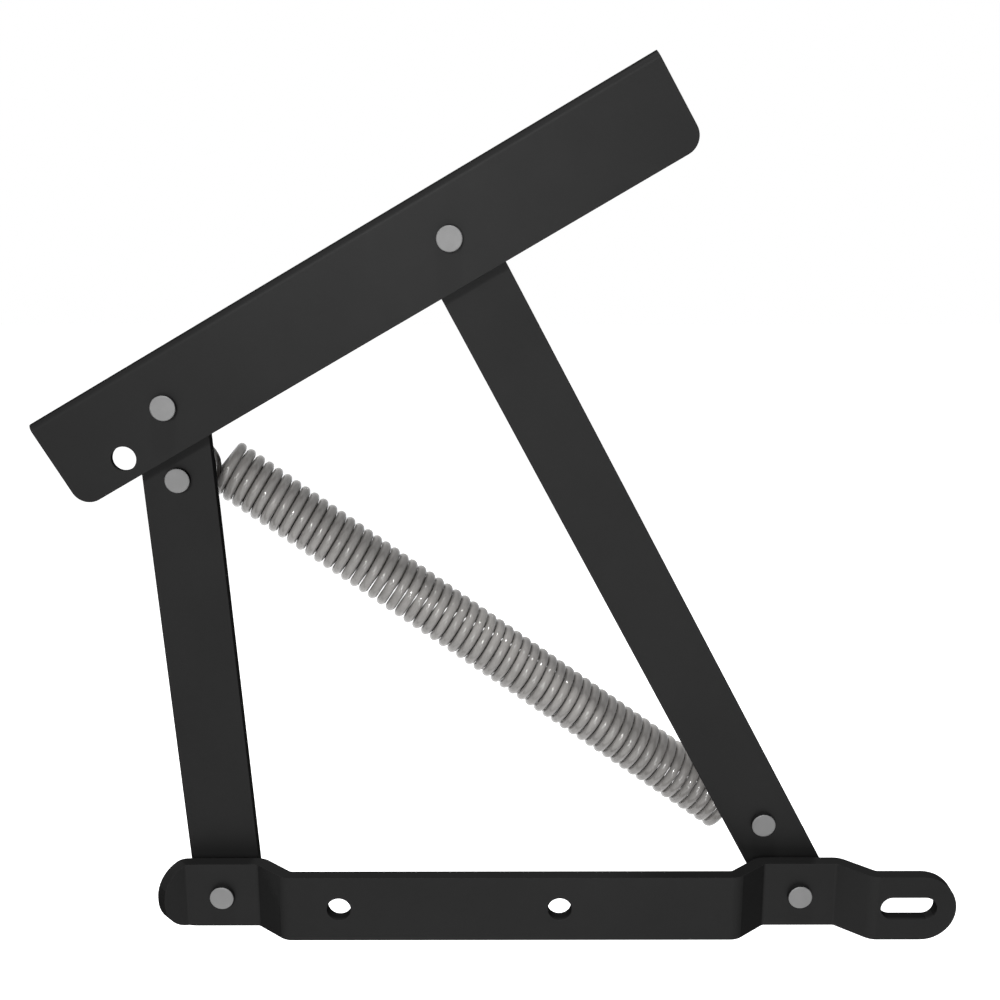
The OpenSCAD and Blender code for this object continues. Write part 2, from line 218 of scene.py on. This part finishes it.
def plain_steel():
    """Rivets and spring posts: pale turned steel with fine scratches."""
    look = Shader("turned_steel")
    look.colours(look.noise(scale=90), dark=grey(0.188), light=grey(0.208))
    look.roughness(look.noise(scale=260), low=0.5, high=0.6)
    scratches = look.noise(scale=900, detail=4, stretch=(1, 1, 6))
    look.bump(scratches, strength=0.06, distance=0.02 * MM)
    look.set(Metallic=0.2, Specular_IOR_Level=0.3)
    return look.material


def zinc_steel():
    """Zinc plated washers and end caps."""
    look = Shader("zinc_steel")
    look.colours(look.noise(scale=120), dark=(0.35, 0.35, 0.36), light=(0.43, 0.43, 0.44))
    look.roughness(look.noise(scale=200), low=0.3, high=0.42)
    look.bump(look.noise(scale=700), strength=0.08, distance=0.02 * MM)
    look.set(Metallic=0.9)
    return look.material


def nylon():
    """Dark moulded bushes in the spring's eyes."""
    look = Shader("bush_nylon")
    look.colours(look.noise(scale=150), dark=(0.03, 0.03, 0.033), light=(0.045, 0.045, 0.048))
    look.roughness(look.noise(scale=300), low=0.4, high=0.5)
    look.bump(look.noise(scale=1200, detail=2), strength=0.1, distance=0.02 * MM)
    return look.material


def drawing_lines(look, around, along, detail):
    """Noise that is drawn out along the wire: around counts on the normal, along on the run in mm."""
    place = look.add("ShaderNodeVectorMath", operation="SCALE")
    place.inputs["Scale"].default_value = around
    look.link(look.add("ShaderNodeTexCoord").outputs["Normal"], place.inputs[0])
    run = look.add("ShaderNodeAttribute", attribute_name=WIRE_RUN)
    stretched = look.add("ShaderNodeMath", operation="MULTIPLY")
    stretched.inputs[1].default_value = along
    look.link(run.outputs["Fac"], stretched.inputs[0])
    lines = look.add("ShaderNodeTexNoise", noise_dimensions="4D")
    lines.inputs["Scale"].default_value = 1
    lines.inputs["Detail"].default_value = detail
    look.link(place.outputs["Vector"], lines.inputs["Vector"])
    look.link(stretched.outputs[0], lines.inputs["W"])
    return lines.outputs["Fac"]


def spring_steel():
    """Oiled spring wire: warm grey, with drawing lines and cloudy patches."""
    look = Shader("spring_wire")
    patches = look.noise(scale=140, detail=4)
    look.colours(patches, dark=(0.226, 0.218, 0.209), light=(0.281, 0.270, 0.260))
    look.roughness(look.noise(scale=420, detail=4), low=0.08, high=0.13)
    lines = drawing_lines(look, around=12.0, along=0.22, detail=2.0)
    look.bump(lines, strength=0.35, distance=0.02 * MM)
    look.set(Specular_IOR_Level=0.5)
    return look.material


def studio_rays(tree):
    """A socket that is 1 for camera, glossy and transmission rays, and 0 for those that light things."""
    rays = tree.nodes.new("ShaderNodeLightPath")
    seen = rays.outputs["Is Camera Ray"]
    for kind in ("Is Glossy Ray", "Is Transmission Ray"):
        either = tree.nodes.new("ShaderNodeMath")
        either.operation = "MAXIMUM"
        tree.links.new(seen, either.inputs[0])
        tree.links.new(rays.outputs[kind], either.inputs[1])
        seen = either.outputs[0]
    return seen


def floor_material():
    """Pale floor: its own colour takes light and shadow, and a glow that only the studio rays see
    lifts it to white."""
    look = Shader("pale_floor")
    look.colours(look.noise(scale=3), dark=grey(FLOOR_TONE), light=grey(0.84))
    look.roughness(look.noise(scale=5), low=0.8, high=0.9)
    away = look.add("ShaderNodeVectorMath", operation="LENGTH")
    look.link(look.place, away.inputs[0])
    white_glow = 1 - FLOOR_TONE * WORLD_LIGHT
    strength = look.spread(away.outputs["Value"], FLOOR_GLOW, white_glow, GLOW_START, GLOW_END)
    glow = look.add("ShaderNodeEmission")
    look.link(strength, glow.inputs["Strength"])
    none = look.add("ShaderNodeEmission")
    none.inputs["Strength"].default_value = 0
    pick = look.add("ShaderNodeMixShader")
    look.link(studio_rays(look.tree), pick.inputs["Fac"])
    look.link(none.outputs[0], pick.inputs[1])
    look.link(glow.outputs[0], pick.inputs[2])
    both = look.add("ShaderNodeAddShader")
    look.link(look.shader.outputs[0], both.inputs[0])
    look.link(pick.outputs[0], both.inputs[1])
    look.link(both.outputs[0], look.tree.nodes["Material Output"].inputs["Surface"])
    return look.material


def mesh_object(name, vertices, faces, material):
    mesh = bpy.data.meshes.new(name)
    mesh.from_pydata([tuple(v) for v in vertices], [], [tuple(f) for f in faces])
    mesh.materials.append(material)
    return linked_object(name, mesh)


def run_on(piece, operator, **settings):
    """Runs an operator on one piece alone."""
    bpy.context.view_layer.objects.active = piece
    piece.select_set(True)
    operator(**settings)
    piece.select_set(False)


def smooth_faces(piece):
    for polygon in piece.data.polygons:
        polygon.use_smooth = True


def joined_mesh(source, name):
    """A copy of a mesh, with the triangles of each flat face joined."""
    mesh = source.copy()
    mesh.name = name
    sheet = bmesh.new()
    sheet.from_mesh(mesh)
    bmesh.ops.remove_doubles(sheet, verts=sheet.verts, dist=WELD_DISTANCE)
    bmesh.ops.dissolve_limit(
        sheet, angle_limit=FLAT_ANGLE, verts=sheet.verts, edges=sheet.edges, use_dissolve_boundaries=False
    )
    sheet.to_mesh(mesh)
    sheet.free()
    return mesh


def soften_edges(piece, width):
    """Rounds the sharp edges, and keeps the flat faces flat in the shading."""
    edge = piece.modifiers.new("softened_edges", "BEVEL")
    edge.width = width
    edge.segments = EDGE_SEGMENTS
    edge.limit_method = "ANGLE"
    edge.angle_limit = SHARP_ANGLE
    run_on(piece, bpy.ops.object.modifier_apply, modifier=edge.name)
    smooth_faces(piece)
    flat = piece.modifiers.new("flat_faces_stay_flat", "WEIGHTED_NORMAL")
    flat.mode = "FACE_AREA"
    flat.weight = FACE_AREA_WEIGHT
    run_on(piece, bpy.ops.object.modifier_apply, modifier=flat.name)


def finished_piece(node, material, edge, slot):
    """A copy of a frame node with softened edges, which stands for the node."""
    name = "finished_" + node
    mesh = joined_mesh(frame["nodes"][node].data, name)
    mesh.materials.clear()
    mesh.materials.append(material)
    piece = linked_object(name, mesh)
    soften_edges(piece, edge)
    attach(piece, body_of_node[node])
    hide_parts(node)
    return piece


def darken_head(piece, coat):
    """Puts the coat on the upright wall of a flat head, whose face stays bright."""
    mesh = piece.data
    coat_index = len(mesh.materials)
    mesh.materials.append(coat)
    front = min(vertex.co.y for vertex in mesh.vertices)
    for face in mesh.polygons:
        if abs(face.normal.y) < WALL_LEAN and face.center.y < front + HEAD_HEIGHT:
            face.material_index = coat_index


def add_solid_pieces():
    """Every node but the spring, with the finish and the edge of its slot."""
    coat = powder_coat()
    finishes = {
        "black_steel": (coat, COAT_EDGE),
        "plain_steel": (plain_steel(), STEEL_EDGE),
        "zinc_steel": (zinc_steel(), ZINC_EDGE),
        "bush_nylon": (nylon(), NYLON_EDGE),
    }
    for row in frame["record"]["subparts"]:
        slot = row["material_slot"]
        if slot in finishes:
            piece = finished_piece(row["node"], *finishes[slot], slot)
            if row["node"].endswith(HEADED):
                darken_head(piece, coat)


def smooth_step(t):
    s = np.clip(t, 0, 1)
    return s * s * (3 - 2 * s)


def spring_path(span):
    """Wire's centre line in the spring's own frame, with x along the coils' axis, and the share of
    the stretch that each point takes. span is the distance between the middles of the two eyes."""
    coil_radius = (COIL_DIAMETER - WIRE_DIAMETER) / 2
    eye_radius = (EYE_DIAMETER - WIRE_DIAMETER) / 2
    axis_span = (span**2 - 4 * EYE_OFFSET**2) ** 0.5
    coil_end = axis_span / 2 - eye_radius
    pitch = 2 * coil_end / TURNS
    entry = -asin((coil_radius - EYE_OFFSET) / eye_radius)
    step = 2 * pi / RINGS_PER_TURN
    last_angle = 2 * pi - EYE_OPENING - entry
    angles = np.arange(-TURNS * pi + step / 2, last_angle, step)
    coils = np.stack(
        [coil_end + pitch * angles / (2 * pi), -coil_radius * np.sin(angles), coil_radius * np.cos(angles)],
        axis=1,
    )
    turned = angles + entry
    eye = np.stack(
        [
            coil_end + eye_radius * (1 - np.cos(turned)),
            np.zeros_like(turned),
            EYE_OFFSET - eye_radius * np.sin(turned),
        ],
        axis=1,
    )
    share = smooth_step((angles - BLEND_START) / (BLEND_END - BLEND_START))[:, None]
    lower = coils * (1 - share) + eye * share
    tip = lower[-1] - lower[-2]
    tip /= np.linalg.norm(tip)
    lower = np.vstack([lower, lower[-1] + WIRE_DIAMETER * tip])
    upper = lower[::-1] * np.array([-1, 1, -1])
    path = np.vstack([upper, lower])
    stretch = np.clip((path[:, 0] + coil_end) / (2 * coil_end), 0, 1)
    return path, stretch


def tube(path, radius, sides):
    """Vertices and faces of a tube along path, with one narrower ring more at each rounded end."""
    ahead = np.vstack([path[1:], path[-1:]]) - np.vstack([path[:1], path[:-1]])
    ahead /= np.linalg.norm(ahead, axis=1)[:, None]
    side = np.cross(ahead[0], [0, 1, 0])
    rings = []
    around = np.arange(sides) * 2 * pi / sides
    for point, along in zip(path, ahead):
        side = side - side.dot(along) * along
        side /= np.linalg.norm(side)
        other = np.cross(along, side)
        rings.append((point, along, side, other))
    soft = TIP_ROUNDING * radius
    first = (rings[0][0] - soft * rings[0][1], *rings[0][1:])
    end = (rings[-1][0] + soft * rings[-1][1], *rings[-1][1:])
    sized = [(first, radius - soft), *[(ring, radius) for ring in rings], (end, radius - soft)]
    vertices = np.vstack(
        [
            point + r * (np.cos(around)[:, None] * side + np.sin(around)[:, None] * other)
            for (point, along, side, other), r in sized
        ]
    )
    faces = []
    for i in range(len(sized) - 1):
        for k in range(sides):
            a = i * sides + k
            b = i * sides + (k + 1) % sides
            faces.append((a, b, b + sides, a + sides))
    top = (len(sized) - 1) * sides
    faces.append(tuple(range(sides))[::-1])
    faces.append(tuple(range(top, top + sides)))
    return vertices, faces


def on_tube(values, sides):
    """Values of a path's points, given to all vertices of the tube along it."""
    return np.pad(values, 1, mode="edge").repeat(sides).astype(np.float32)


def middle(node):
    low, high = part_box(node)
    return (low + high) / 2


def spring_place(upper, lower):
    """Turn and shift from the spring's own frame to its place between the middles of its eyes."""
    between = lower - upper
    span = between.length
    slope = atan2(between.z, between.x)
    depth = asin(between.y / span)
    tilt = asin(2 * EYE_OFFSET / span)
    return (
        Matrix.Translation((upper + lower) / 2)
        @ Matrix.Rotation(-slope, 4, "Y")
        @ Matrix.Rotation(depth, 4, "Z")
        @ Matrix.Rotation(tilt, 4, "Y")
    )


def add_spring():
    """One unbroken wire between the bushes, coiled to the span between their middles."""
    upper = middle("upper_eye_bush")
    lower = middle("lower_eye_bush")
    path, stretch = spring_path((lower - upper).length)
    steps = np.linalg.norm(np.diff(path, axis=0), axis=1) / MM
    run = np.concatenate([[0], np.cumsum(steps)])
    vertices, faces = tube(path, WIRE_DIAMETER / 2, WIRE_SIDES)
    place = spring_place(upper, lower)
    vertices = vertices @ np.array(place.to_3x3()).T + np.array(place.translation)
    piece = mesh_object("coiled_spring", vertices, faces, spring_steel())
    smooth_faces(piece)
    run_on(piece, bpy.ops.object.shade_auto_smooth, angle=WIRE_SMOOTH_ANGLE)
    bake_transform(piece)
    on_tube(stretch, WIRE_SIDES)
    lines = piece.data.attributes.new(WIRE_RUN, "FLOAT", "POINT")
    lines.data.foreach_set("value", on_tube(run, WIRE_SIDES))
    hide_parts("tension_spring")


def add_floor():
    """Pale floor well below the mechanism, which hangs on its fixing holes."""
    corners = ((-1, -1), (1, -1), (1, 1), (-1, 1))
    floor = mesh_object(
        "floor",
        [(x * FLOOR_REACH, y * FLOOR_REACH, -FLOOR_DROP) for x, y in corners],
        [(0, 1, 2, 3)],
        floor_material(),
    )


def add_world():
    """White to the studio rays, and a weak fill on the object."""
    world = bpy.data.worlds.new("studio")
    scene.world = world
    world.use_nodes = True
    tree = world.node_tree
    back = tree.nodes["Background"]
    back.inputs["Color"].default_value = (1, 1, 1, 1)
    span = tree.nodes.new("ShaderNodeMapRange")
    span.inputs["To Min"].default_value = WORLD_LIGHT
    span.inputs["To Max"].default_value = 1.0
    tree.links.new(studio_rays(tree), span.inputs["Value"])
    tree.links.new(span.outputs["Result"], back.inputs["Strength"])


def add_lamp(name, place, power, target=MIDDLE, side=LAMP_SIDE, glossy=True):
    """A square lamp that faces its target."""
    data = bpy.data.lights.new(name, "AREA")
    data.shape = "SQUARE"
    data.size = side
    data.energy = power
    lamp = linked_object(name, data)
    aim = Vector(target) - Vector(place)
    lamp.matrix_world = Matrix.Translation(place) @ aim.to_track_quat("-Z", "Y").to_matrix().to_4x4()
    lamp.visible_glossy = glossy


def add_lamps():
    """Two lamps from the front left, four small ones on the camera's side that each lift a stretch of
    the rail or of a link, one behind that gives no gloss, and one above."""
    add_lamp("key_light", (-0.346, -1.693, 0.872), power=14, side=0.14)
    add_lamp("left_light", (-0.90, -1.94, 0.50), power=4.5, side=0.25)
    add_lamp("rail_light", (-0.071, -0.732, 0.248), power=0.8, target=(-0.017, 0.015, 0.287))
    add_lamp("rail_middle_light", (0.0, -0.733, 0.280), power=0.3, target=(0.015, 0.015, 0.300))
    add_lamp("rail_end_light", (0.077, -0.734, 0.316), power=0.25, target=(0.046, 0.015, 0.316))
    add_lamp("link_light", (0.158, -0.687, -0.089), power=0.55, target=(0.082, 0.024, 0.138))
    add_lamp("back_light", (0.02, 1.589, 1.06), power=33, side=0.5, glossy=False)
    add_lamp("top_light", (0.02, -0.283, 1.933), power=24)


add_camera()
add_solid_pieces()
add_spring()
add_floor()
add_world()
add_lamps()

scene.view_settings.view_transform = "Standard"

+ + + + +

■ TASK OBJECTIVE
Give the number of lines in the material above that have the word "scene" in them, and nothing more.

■ FULL OUTPUT
3